When the solution comes into contact with a metal disc, it quickly becomes crystals.
This is an exothermic process which can be represented as:
NaC₂H₃O₂(aq)⟶NaC₂H₃O₂(s)
4. Refrigerator
We are familiar with heat engines which take heat and use it to perform work.
But did you know the refrigerator does the same but in reverse?
This is done by causing Freon (UCCl₂F₂) to undergo compression (causing its condensation) and expansion (vaporization).
Using Hess’s law, scientists can work out the heat of vaporization which is the heat required to turn liquid Freon into Freon gas.
This is an endothermic reaction that causes cooling.

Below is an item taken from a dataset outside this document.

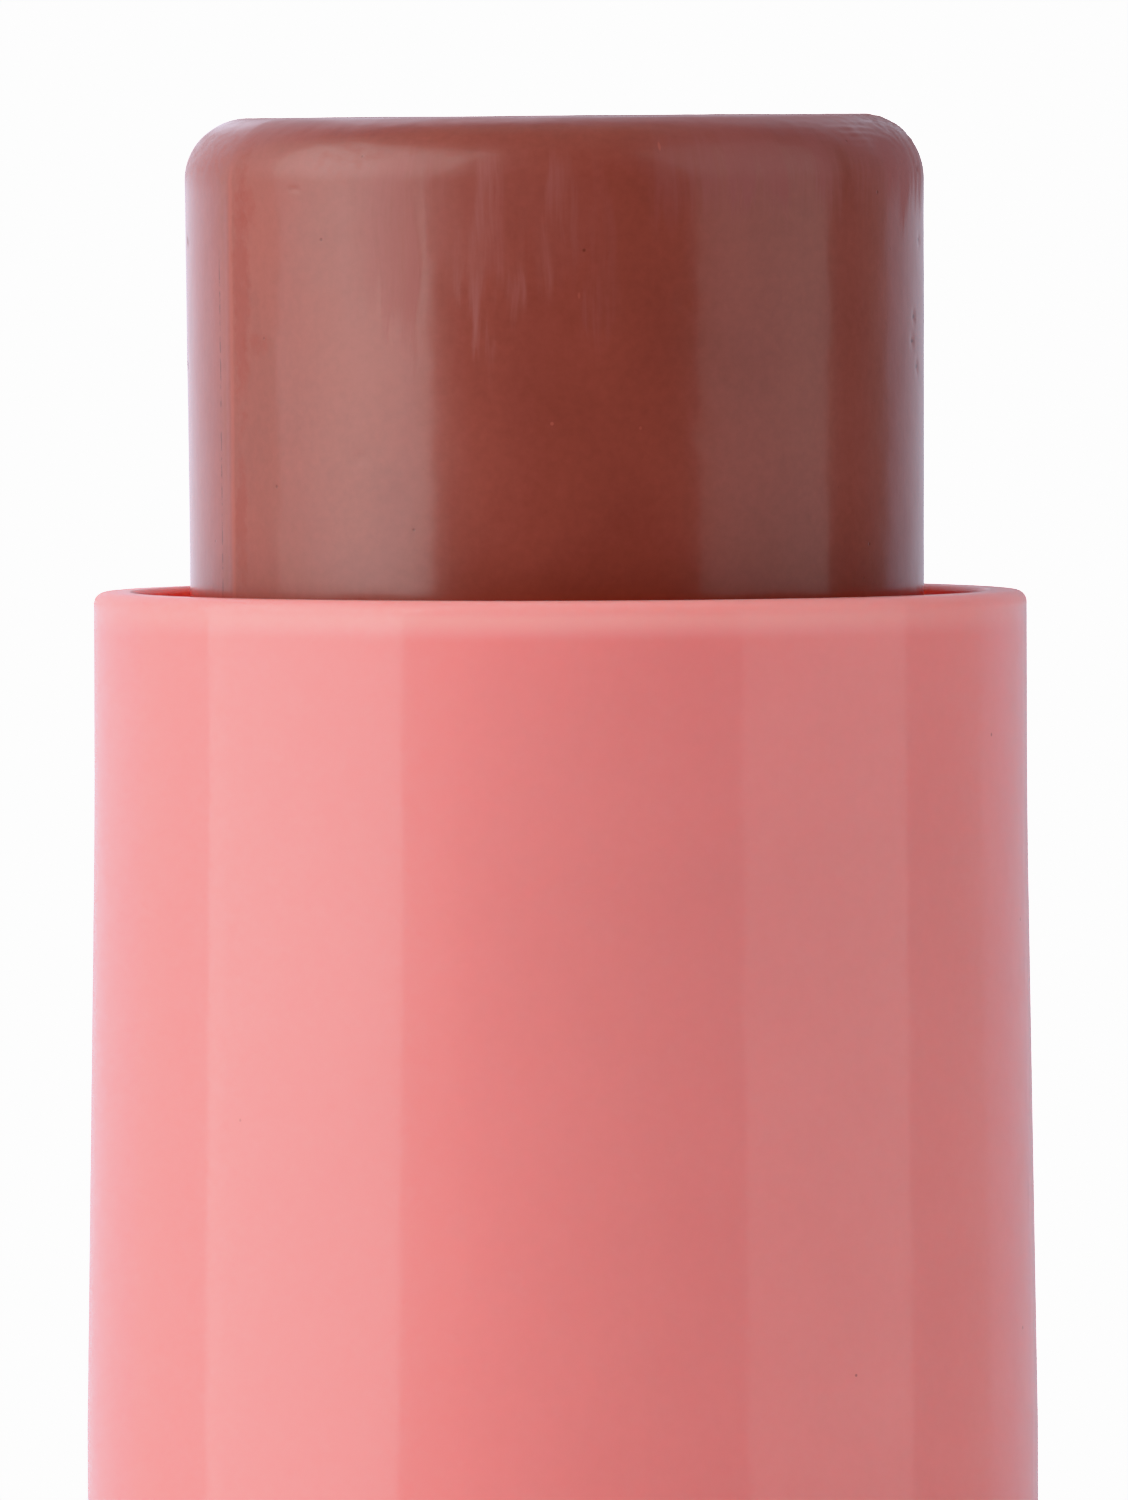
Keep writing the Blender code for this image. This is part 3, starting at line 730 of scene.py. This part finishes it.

5. Ice packs to the rescue!
Anyone who takes part in sports knows how bad it can get when they are injured.
Fortunately using ice packs, you can get almost instant relief.
Ice packs use endothermic reactions to cool your wounded body part and bring relief.
It’s based on dissolving ammonium salts such as ammonium nitrate in water.
As the salt dissolves, heat is absorbed which produces a cooling effect.
6. When direct measurements fail
Getting enthalpy measurements can’t always be done directly.
What if the reaction is too slow? Or if there are too many side reactions so that you can’t isolate them?
Hess’s law comes to the rescue because you can narrow down to the reaction of interest.
For example, acetylene gas can be produced from the reaction of hydrogen and carbon (graphite).
However, it’s difficult to control this reaction because it produces multiple products besides acetylene.
2C (s, graphite) +H₂(g)→ C₂H₂(g)△H=?
By using Hess law, we can find the desired equation that forms acetylene and find its heat of reaction.
Conclusion
The classic European cuisine starts with an appetizer, the main meal, and dessert in that order.
However, with Hess’s law, you can gladly throw these rules away.
All you have to do is to follow your heart’s desire and the results are always guaranteed to be the same.